Jaipur, Oct 29 (UNI) The national, prefectural and municipal governments and the residents of the basin areas in Japan's Ibaraki prefecture are working together to restore the water quality of Kasumigaura, the second largest lake in Japan after Lake Biwa.
Increased economic activities in the basin region led to the degradation and pollution of this lake, regarded as natural symbol of the prefecture (state). The chemical oxygen demand (CODmn) which had hovered around 3 to 4 mg/litre level way back in 1950s and 1960s had gone up to 10.6mg /litre in 1979, said an expert from Ibaraki Kasumigaura Environmental Science Center who, along with 60 other members of the Japanese delegation, is here to participate in the 12th World Lake Conference.
To handle the deterioration in the lake water quality, Ibaraki prefecture not only established regulations and laws but also evoked awareness among the denizens of the lake's basin areas.
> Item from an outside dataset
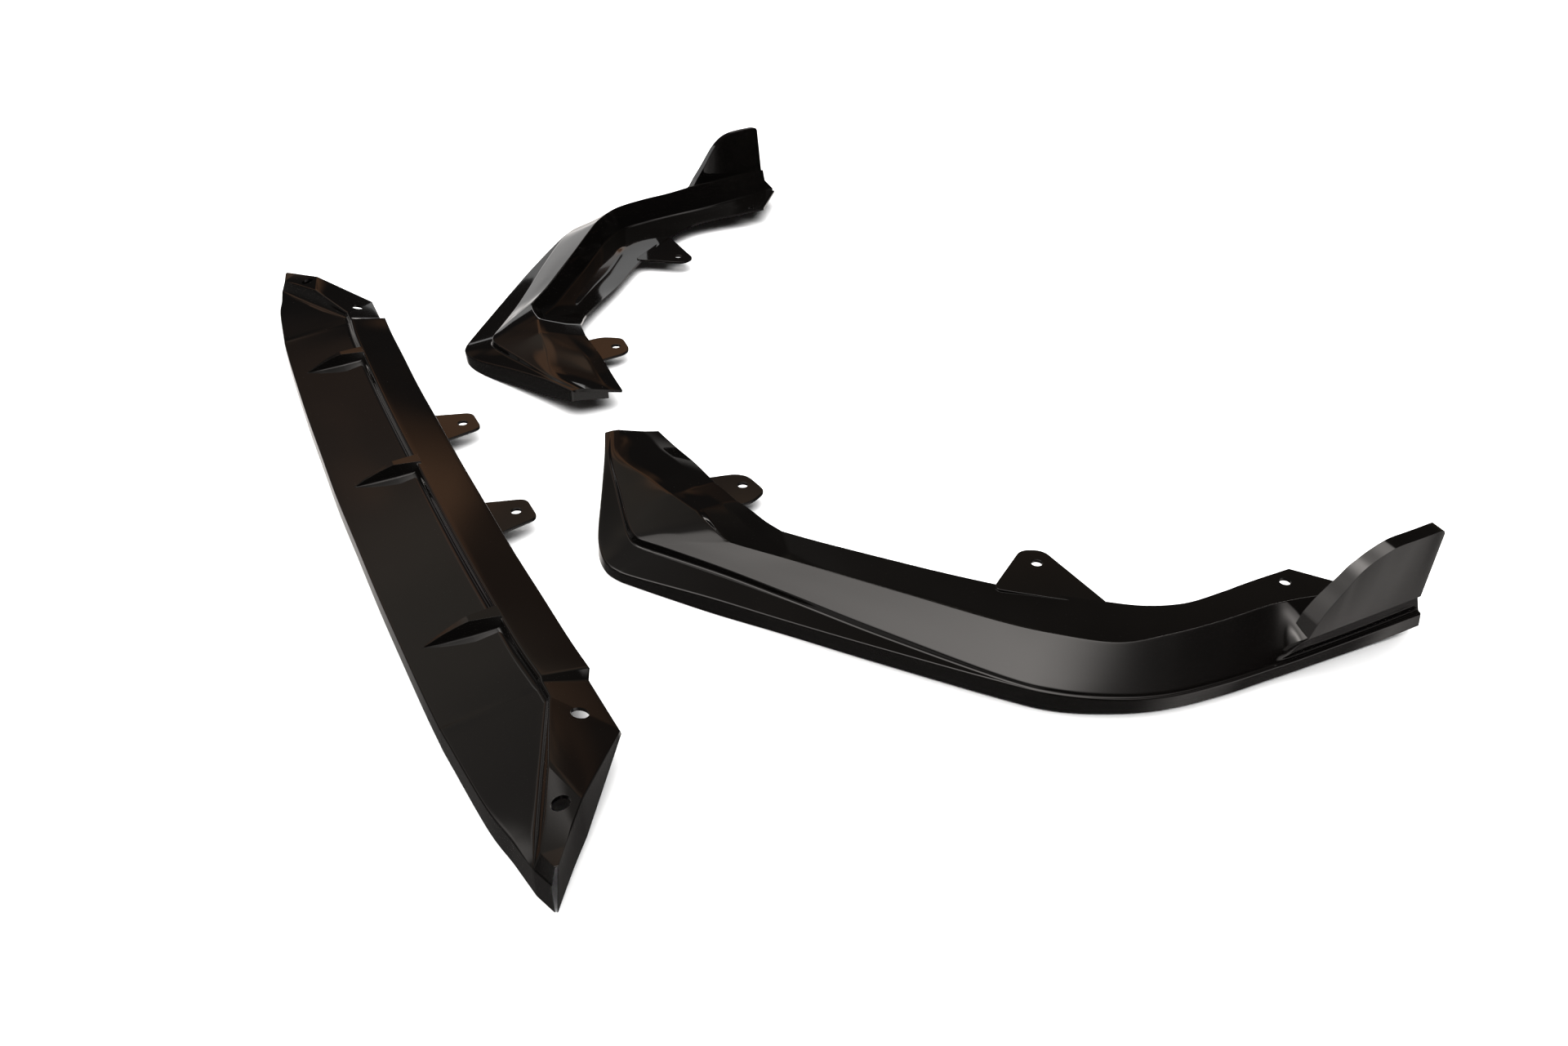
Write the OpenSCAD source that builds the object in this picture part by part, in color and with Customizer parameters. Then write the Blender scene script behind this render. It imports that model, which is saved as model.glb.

Water quality targets were set, personal sewerage system in basin and public sewerage systems, waste water treatment facilities and livestock wastewater processing measures were strengthened.
Besides this, Prefectural Government worked to educate and raise the residents awareness for esuring their cooperation in improvement of lake's water quality. In order to remove Nitrogen and Phosphorus that accumulated in the bottom of the lake the Japanese Ministry of Land, Infrastructure and Transport had been systematically dredging the bottom sediment, the expert said.
These combined measures yielded results and the COD level came down to 8 mg/l. The ongoing campaign was aiming at reducing it further to 7mg/l by 2010 and to 5mg/l by 2020, he added.
The Japanese delegation is led by Ibaraki Prefecture Governor Hoshimoto, who is well known for encouraging reasearchers and people for conservation of water resources through worldwide award of Kasumigaura prizes.